A duty officer or officer of the day is a worker assigned a position on a regularly rotational basis. While on duty, duty officers attend to administrative tasks and incidents that require attention regardless of the time of day, in addition to the officer's normal duties.

A duty officer is typically assigned to work for a period of time such as 24 to 48 hours, after which they will be relieved by the next duty officer listed on a roster. The outgoing duty officer will turn over relevant data and documentation to the incoming duty officer about the previous day's happenings before returning to their normal duties or resting.

== Military usage ==
In the military, the responsibilities of a duty officer vary depending on the position. Military units may have duty officers that are responsible for the military unit and act as the commanding officer's representative. Certain departments may have duty officers that handle tasks specific to that department after regular working hours. Specialist officers such as dentists, physicians, and lawyers have their own duty officers who are responsible for carrying out the various missions of their respective specialties after hours. Such positions, particularly non-command positions, need not necessarily be held by commissioned officers; they may be filled by non-commissioned officers or warrant officers.

In various navies, the placing of sailors on scheduled duties, including that of officers, is known as watchkeeping. In some naval ships and commands, officer of the day may refer to a specific position of duty officer that represents the commander, namely a command duty officer.

In the Indian Army, the duty officer is in charge of maintaining discipline and order in an Indian Army Unit. They are also in charge of the guards on duty, and conducting inspections of the quarter guard at any time of day or night. A duty officer also has a duty JCO and a duty NCO to assist them in discharging their duties. The duty JCO and duty NCO would be wearing a brassard or an arm band with the words "duty JCO" and "duty NCO" marked on them.

In the United States armed forces, the duty officer is generally in charge of a unit headquarters in the absence of the commander. Their duties include inspection of soldiers on guard duty (also called watchstanders in the Navy), being in charge of quarters at the company and battery level and staff duty NCOs at the battalion level, inspection of the arms rooms, motor pool and unit dining facilities. The duty officer will contact the commander and senior NCOs if emergency messages are sent to the unit. The duty officer usually carries a notebook and briefcase with a series of phone lists and checklists put together by the unit adjutant to guide the officer through their tour of duty.

In the American Civil War, a general officer of the day was a general officer assigned the duties of responding to reports by the picket line, such as a flag of truce.

In the Finnish armed forces, the duty officer (päivystäjä in Finnish), usually a conscript NCO, is responsible for maintaining the order in the unit, monitoring persons entering and leaving it and keeping count of its weapons.
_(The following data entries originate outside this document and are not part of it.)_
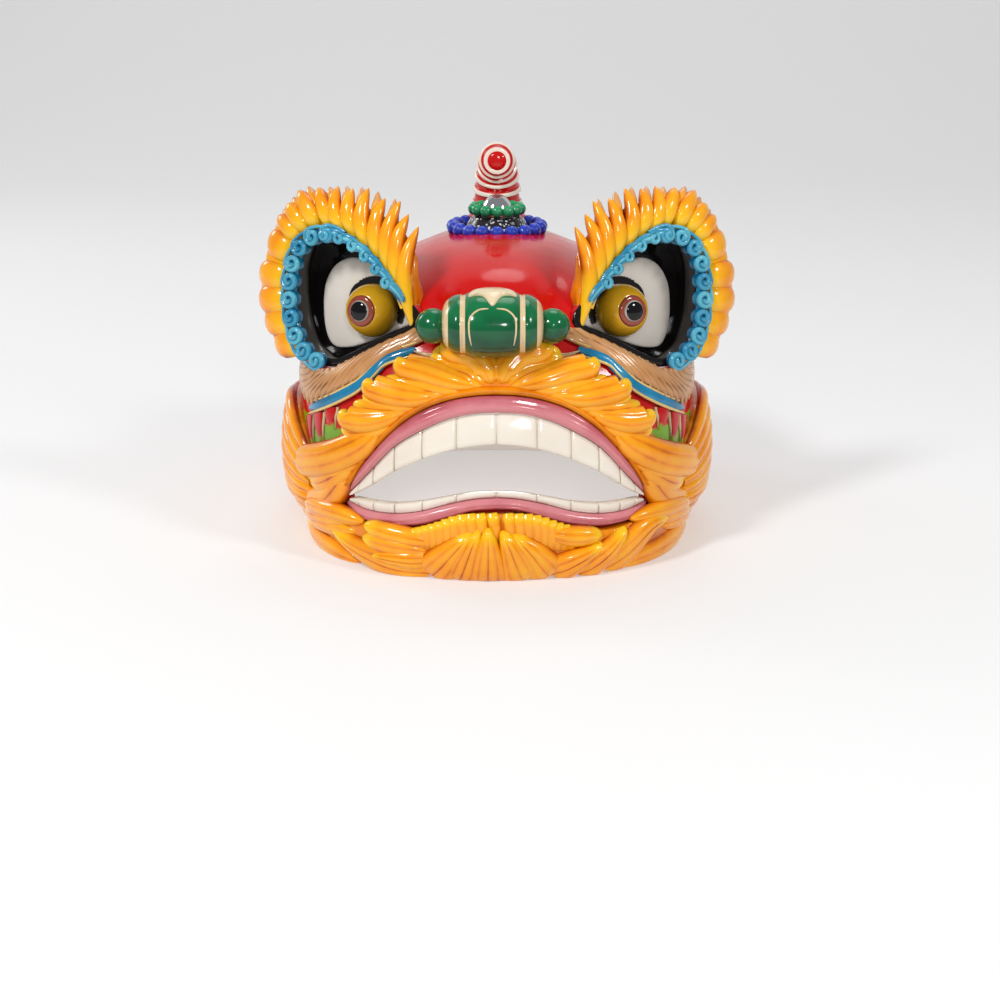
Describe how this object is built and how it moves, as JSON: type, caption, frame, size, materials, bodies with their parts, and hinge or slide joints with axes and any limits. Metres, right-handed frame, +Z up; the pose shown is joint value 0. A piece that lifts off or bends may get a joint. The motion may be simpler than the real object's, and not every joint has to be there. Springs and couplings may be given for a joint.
{
  "type": "lion dance head",
  "caption": "Glazed ceramic southern-style lion dance head: hollow red skull with open mouth, petal-ringed eyes, mirror boss and horn, curling mane and beard.",
  "frame": {"origin": "centre of the base of the overall bounding box, on the surface it stands on", "axes": "+X to the right of a viewer facing the head, -Y out of the face, +Z up"},
  "size_m": [0.39, 0.3991, 0.31],
  "materials": {
    "red_glaze": "glazed ceramic, high gloss",
    "orange_glaze": "glazed ceramic, high gloss",
    "tan_glaze": "glazed ceramic, high gloss",
    "scroll_blue_glaze": "glazed ceramic, high gloss",
    "black_glaze": "glazed ceramic, high gloss",
    "white_glaze": "glazed ceramic, high gloss",
    "ochre_glaze": "glazed ceramic, high gloss",
    "maroon_glaze": "glazed ceramic, high gloss",
    "green_glaze": "glazed ceramic, high gloss",
    "cream_glaze": "glazed ceramic, high gloss",
    "green_bead_glaze": "glazed ceramic, high gloss",
    "blue_bead_glaze": "glazed ceramic, high gloss",
    "pink_glaze": "glazed ceramic, high gloss",
    "tooth_glaze": "glazed ceramic, high gloss",
    "mirror_dome": "silvered glass dome"
  },
  "bodies": {
    "root": {"head_shell": "red_glaze", "nose": "green_glaze", "nose_crest": "cream_glaze", "horn": "red_glaze", "mirror_cone": "black_glaze", "mirror": "mirror_dome", "green_beads": "green_bead_glaze", "blue_beads": "blue_bead_glaze", "upper_lip": "pink_glaze", "lower_lip": "pink_glaze", "upper_teeth": "tooth_glaze", "lower_teeth": "tooth_glaze", "upper_mane": "orange_glaze", "beard": "orange_glaze", "eye_socket_left": "black_glaze", "eye_socket_right": "black_glaze", "sclera_left": "white_glaze", "sclera_right": "white_glaze", "eyeball_left": "ochre_glaze", "eyeball_right": "ochre_glaze", "iris_left": "maroon_glaze", "iris_right": "maroon_glaze", "pupil_left": "black_glaze", "pupil_right": "black_glaze", "scroll_rim_left": "scroll_blue_glaze", "scroll_rim_right": "scroll_blue_glaze", "eye_ruff_left": "orange_glaze", "eye_ruff_right": "orange_glaze", "eye_fur_left": "tan_glaze", "eye_fur_right": "tan_glaze", "cheek_band_left": "scroll_blue_glaze", "cheek_band_right": "scroll_blue_glaze", "side_mane_left": "orange_glaze", "side_mane_right": "orange_glaze", "nostril_left": "green_glaze", "nostril_right": "green_glaze"}
  },
  "joints": []
}
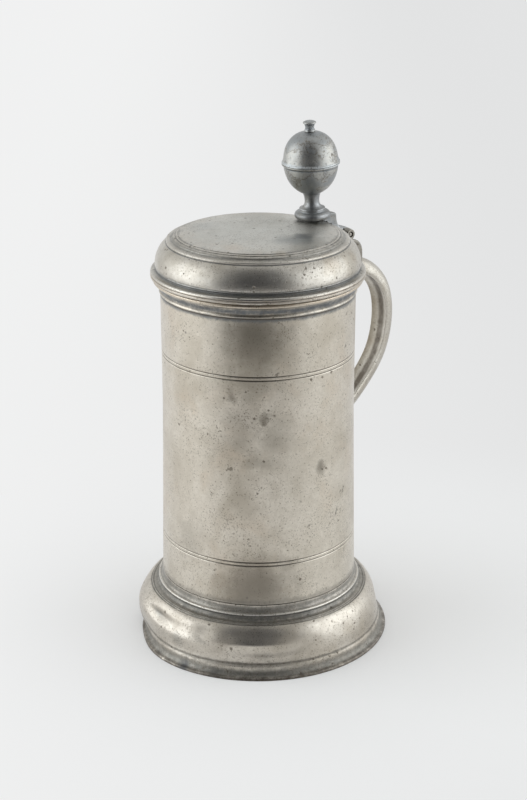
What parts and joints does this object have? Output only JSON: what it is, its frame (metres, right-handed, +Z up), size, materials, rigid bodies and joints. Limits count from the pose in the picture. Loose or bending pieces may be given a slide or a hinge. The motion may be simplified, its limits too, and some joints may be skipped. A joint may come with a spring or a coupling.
{
  "type": "tankard",
  "caption": "Lidded pewter tankard: turned cup on a hollow moulded foot, strap handle, and a hinged domed lid raised by a ball-shaped thumbpiece.",
  "frame": {"origin": "middle of the bounding box at the height of the surface that the foot stands on", "axes": "+Z up, the handle and the hinge towards +X, the hinge axis along Y"},
  "size_m": [0.1506, 0.1276, 0.2497],
  "materials": {
    "pewter_body": "satin, worn and stained grey pewter",
    "pewter_foot": "satin, dented and pitted grey pewter",
    "pewter_floor": "matt, darkened pewter",
    "pewter_lid": "satin pewter with dark pits",
    "pewter_handle": "worn satin pewter",
    "pewter_thumbpiece": "darker pewter, polished by thumbs",
    "hinge_pin": "dark dull metal"
  },
  "bodies": {
    "vessel": {"cup_wall": "pewter_body", "floor_disc": "pewter_floor", "foot_ring": "pewter_foot", "handle": "pewter_handle", "hinge_bracket": "pewter_handle", "hinge_pin": "hinge_pin"},
    "lid_and_thumbpiece": {"lid": "pewter_lid", "thumb_stem": "pewter_thumbpiece", "thumb_ball_lower": "pewter_thumbpiece", "thumb_ball_upper": "pewter_thumbpiece", "thumb_finial": "pewter_thumbpiece"}
  },
  "joints": [
    {"name": "lid_hinge", "type": "hinge", "parent": "vessel", "child": "lid_and_thumbpiece", "pos_m": [0.04142, 0, 0.1924], "axis": [0, 1, 0], "range_deg": [0, 140]}
  ]
}
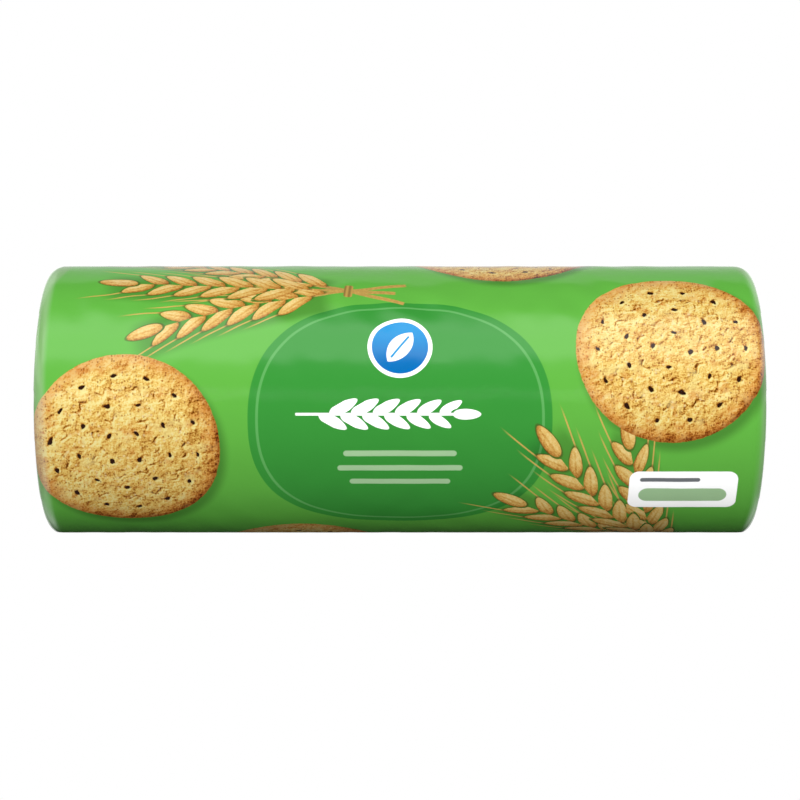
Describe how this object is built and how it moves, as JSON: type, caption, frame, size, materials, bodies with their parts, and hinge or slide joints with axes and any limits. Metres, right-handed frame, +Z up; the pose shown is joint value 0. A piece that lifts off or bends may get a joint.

Their tour is 24 hours long and they have two assisting officers, usually privates, who cover for duty officer when they are unavailable such as during lunch, dinner, a recreation break and during the night. The duty officer is stationed behind a desk at the unit's main entrance which is usually staffed at all times.

==Corporate usage==

=== Civil aviation ===
Duty officers are also known in the civil aviation food industry. Following a request of more sophisticated meal controls by air companies, this job has been recently created with the aim of strict control in all meals served in flights, usually for long haul public flights in most international airports. However, airline duty officers might also operate for private companies as for public companies (Such as "Air Canada", "Qatar Airways", "China Airlines"...). The Duty Officer (also known as "DO") operate in the frontline. They are in charge of controlling the right amount of food reserved and received, by interacting with co-workers from independent providers of airline catering and provisioning services. Thus, they have the responsibility to take in charge any problems occurring before the take-off (such as taking orders at the last minute, changing meals for allergies or religious reasons from customers). To validate their work, the DO must interact with the flight crew by making the chief cabin sign a receipt in order to part from their responsibility after the take-off.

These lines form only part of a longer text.